** start **
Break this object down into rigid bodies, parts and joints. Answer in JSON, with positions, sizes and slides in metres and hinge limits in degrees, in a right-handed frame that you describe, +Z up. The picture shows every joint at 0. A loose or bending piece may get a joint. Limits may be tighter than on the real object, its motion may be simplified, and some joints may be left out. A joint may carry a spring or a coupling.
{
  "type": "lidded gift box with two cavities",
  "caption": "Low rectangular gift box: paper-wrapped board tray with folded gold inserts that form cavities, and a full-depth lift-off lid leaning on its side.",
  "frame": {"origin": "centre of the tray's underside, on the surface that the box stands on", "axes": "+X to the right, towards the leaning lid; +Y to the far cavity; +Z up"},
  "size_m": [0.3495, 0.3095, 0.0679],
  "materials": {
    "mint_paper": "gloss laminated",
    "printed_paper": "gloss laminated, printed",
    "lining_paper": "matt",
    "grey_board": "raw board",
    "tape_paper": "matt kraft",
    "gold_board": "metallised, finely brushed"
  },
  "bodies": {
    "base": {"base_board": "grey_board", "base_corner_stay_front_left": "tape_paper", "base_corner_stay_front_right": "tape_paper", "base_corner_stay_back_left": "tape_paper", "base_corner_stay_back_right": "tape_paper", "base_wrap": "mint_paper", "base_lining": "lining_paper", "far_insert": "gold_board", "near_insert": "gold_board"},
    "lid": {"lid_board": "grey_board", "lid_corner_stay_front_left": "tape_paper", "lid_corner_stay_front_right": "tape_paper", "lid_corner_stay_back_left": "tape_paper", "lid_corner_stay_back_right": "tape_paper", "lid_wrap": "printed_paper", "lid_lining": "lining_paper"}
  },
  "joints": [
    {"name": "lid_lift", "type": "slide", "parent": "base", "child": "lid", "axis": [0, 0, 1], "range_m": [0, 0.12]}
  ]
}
** end **
Give back all the data exactly as written.

→ Solution to this exercise
Break this object down into rigid bodies, parts and joints. Answer in JSON, with positions, sizes and slides in metres and hinge limits in degrees, in a right-handed frame that you describe, +Z up. The picture shows every joint at 0. A loose or bending piece may get a joint. Limits may be tighter than on the real object, its motion may be simplified, and some joints may be left out. A joint may carry a spring or a coupling.
{
  "type": "lidded gift box with two cavities",
  "caption": "Low rectangular gift box: paper-wrapped board tray with folded gold inserts that form cavities, and a full-depth lift-off lid leaning on its side.",
  "frame": {"origin": "centre of the tray's underside, on the surface that the box stands on", "axes": "+X to the right, towards the leaning lid; +Y to the far cavity; +Z up"},
  "size_m": [0.3495, 0.3095, 0.0679],
  "materials": {
    "mint_paper": "gloss laminated",
    "printed_paper": "gloss laminated, printed",
    "lining_paper": "matt",
    "grey_board": "raw board",
    "tape_paper": "matt kraft",
    "gold_board": "metallised, finely brushed"
  },
  "bodies": {
    "base": {"base_board": "grey_board", "base_corner_stay_front_left": "tape_paper", "base_corner_stay_front_right": "tape_paper", "base_corner_stay_back_left": "tape_paper", "base_corner_stay_back_right": "tape_paper", "base_wrap": "mint_paper", "base_lining": "lining_paper", "far_insert": "gold_board", "near_insert": "gold_board"},
    "lid": {"lid_board": "grey_board", "lid_corner_stay_front_left": "tape_paper", "lid_corner_stay_front_right": "tape_paper", "lid_corner_stay_back_left": "tape_paper", "lid_corner_stay_back_right": "tape_paper", "lid_wrap": "printed_paper", "lid_lining": "lining_paper"}
  },
  "joints": [
    {"name": "lid_lift", "type": "slide", "parent": "base", "child": "lid", "axis": [0, 0, 1], "range_m": [0, 0.12]}
  ]
}